We have written extensively on evidence-based investing, or how capital markets really operate, and how we can profit from this knowledge. We’ve also written about investor behaviour, or the decisions you make about your personal investments.
Behavioural finance is a cross between these two key subjects. It’s an evidence-based inquiry into what makes our financial brains behave the way they do – for better or (often) for worse. “Your Money and Your Brain,” author Jason Zweig has defined it similarly as “a hybrid of neuroscience, economics and psychology.”
The academics who have made the greatest contributions to capital market theory have mostly been financial economists who have studied the math as well as the practices involved. In contrast, the greatest advances in behavioural finance have typically come from psychologists, psychiatrists, neurologists and similar “brainiacs” who have dedicated themselves to studying how we humans respond to various market stimuli. Their research includes the covert chemical reactions that take place deep inside of our brains, as well as the overt decisions that emerge.
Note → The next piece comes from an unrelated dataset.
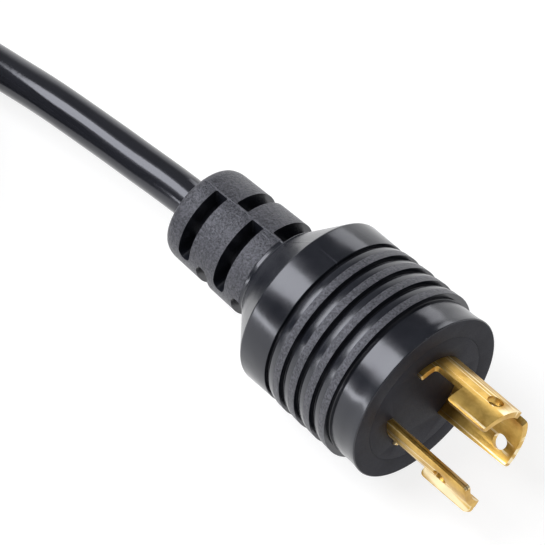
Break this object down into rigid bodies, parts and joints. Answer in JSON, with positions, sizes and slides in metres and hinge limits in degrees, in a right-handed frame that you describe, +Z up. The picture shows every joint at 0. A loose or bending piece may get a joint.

What has behavioural finance told us about ourselves? Bottom line, despite our belief that we are masters of our own brains and can think as we please, behavioural finance has uncovered ample evidence indicating that the reverse may often be considerably closer to the truth. Our brains routinely trick us into making investment and other life decisions that defy immediate logic and are often detrimental to our own well-being.
To cite just one example, everyone knows that the point of investing is to buy low and sell high. But the evidence is clear that most investors are far more likely to do exactly the opposite when left to their own devices. Time after time, crisis after crisis and bubble after bubble, investors rush to buy high by chasing hot holdings; they hurry to sell low, fleeing falling prices.
Needless to say, this can do significant damage to your best investment intents. That’s why understanding behavioural finance is at least as important to your financial success (or failure) as any capital gains (or losses) that the markets may throw your way
Nobel laureate Daniel Kahneman is often identified as the father of behavioural finance. Among his protégées are University of California Davis professors Terrance Odean and Brad Barber, who have published a series of papers on the subject, including one entitled “Trading Is Hazardous To Your Wealth.” In it, they concluded that investors consistently sacrifice available market returns through ill-timed, behavioural-driven (and expensive) trading. “Our central message is that trading is hazardous to your wealth,” they concluded.
In a May 2015 paper, “Putting a value on your value,” Vanguard sought to quantify how much value advisors can add with “behavioural coaching.” This is a fancy way of saying that your advisor can and should help you avoid freaking out in turbulent markets by preventing you from falling victim to the many tendencies that behavioural finance has uncovered for us.
Vanguard’s paper estimated that an advisor who prevents his or her clients from falling victim to their own worst behaviours can add as much as 1–2% in annual net returns. The paper concluded:
This suggests that the discipline and guidance that an advisor might provide through behavioural coaching could be the largest potential value-add of the tools available.
No wonder we pay so much attention – and blog-print – to behavioural finance. As Behavior Gap’s Carl Richards once Tweeted, You don’t hire a real financial advisor because you aren’t smart enough. You hire one because you aren’t an objective 3rd party.”